阮竹青还想说话,却被秀花打断:“姐姐你先听我说。既然是我姚家寨救了你,那就是我们有缘,江湖中人,有缘就是朋友,你出事了我们自然要管;我姚家寨的人送你回家,阴差阳错地害你背了那样难听的名声,那更要管了。再说了,那两位哥哥都是有家室的人,这要是忍气吞声让他们随意泼了脏水,单那两个嫂子就是不饶人的。”
“可是……”阮竹青还有犹疑,“如今雁北大部是萧家主理……终归闹大了,对姚家寨不好。”
秀花笑了:“哪不怕,我既然叫你一声姐姐,就算你娘家人,萧家就算势再大,也管不了娘家出面给媳妇讨嫁妆吧?姐姐不必担心,只是,有些事情妹妹不明白,还希望姐姐养好身子后,能给妹妹说说。”
说罢,秀花起身出了屋,喊了一声:“莎草。”
莎草连忙跑了过来,后面还跟着齐锦。
自从昨夜和齐锦“深谈”一夜后,莎草和齐锦的友谊就有了飞速发展,是以今天齐锦一直跟着莎草打转,既忘记了从军,也忘了姐姐。
秀花没有搭理齐锦——这少爷不来惹事最好了——只是对莎草道:“姐姐醒了,你去把佟老给姐姐准备的药端来。”
莎草忙答了声是,就跑去了药庐。
而齐锦一听“姐姐醒了”,顿时也想起了那个姐姐,忙道:“那我去看看那个姐姐。
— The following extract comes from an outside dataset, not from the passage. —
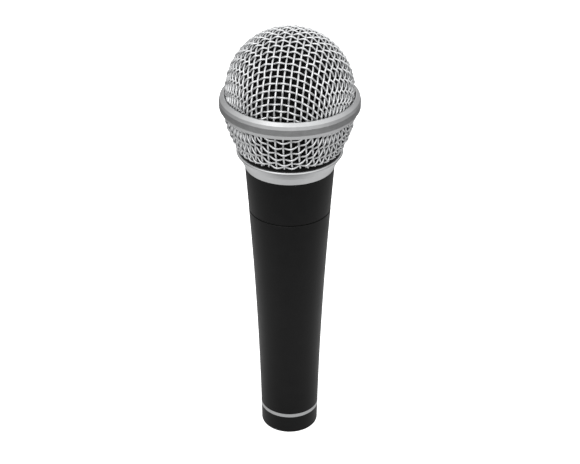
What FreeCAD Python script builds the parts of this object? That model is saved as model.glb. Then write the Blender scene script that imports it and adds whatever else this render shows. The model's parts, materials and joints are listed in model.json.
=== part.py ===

”
秀花拦在门口,狠狠地瞪着他:“才消停一天,又故态复萌了?你不是要去从军么?怎么还不走?”
齐锦抬起的脚立刻收了回去,恍然大悟一般地“哦”了一声,就要往外跑。
秀花急了,在后面喊道:“齐锦!你干什么去?”
齐锦边跑边喊:“我要回家一趟去!拿些好东西过来给那个姐姐补身子!”
“不……用……”秀花话还没说话,齐锦的声音都已经消失在医馆门口了。
秀花呆了半刻,摇摇头。
算了,不管他了,昨天才雁回关上才闹过一回,今天也许不会有什么危险吧。
***
因为齐少爷是贯穿全文的重要角色,阮竹青又是这一部分很重要的引子,所以着墨会比较多,剧情推进会稍显慢,过了这两天就好了~这章四千多字呢~这几天都尽量多更一些,这样相对而言是不是就不会显得太拖拉了?捧大脸。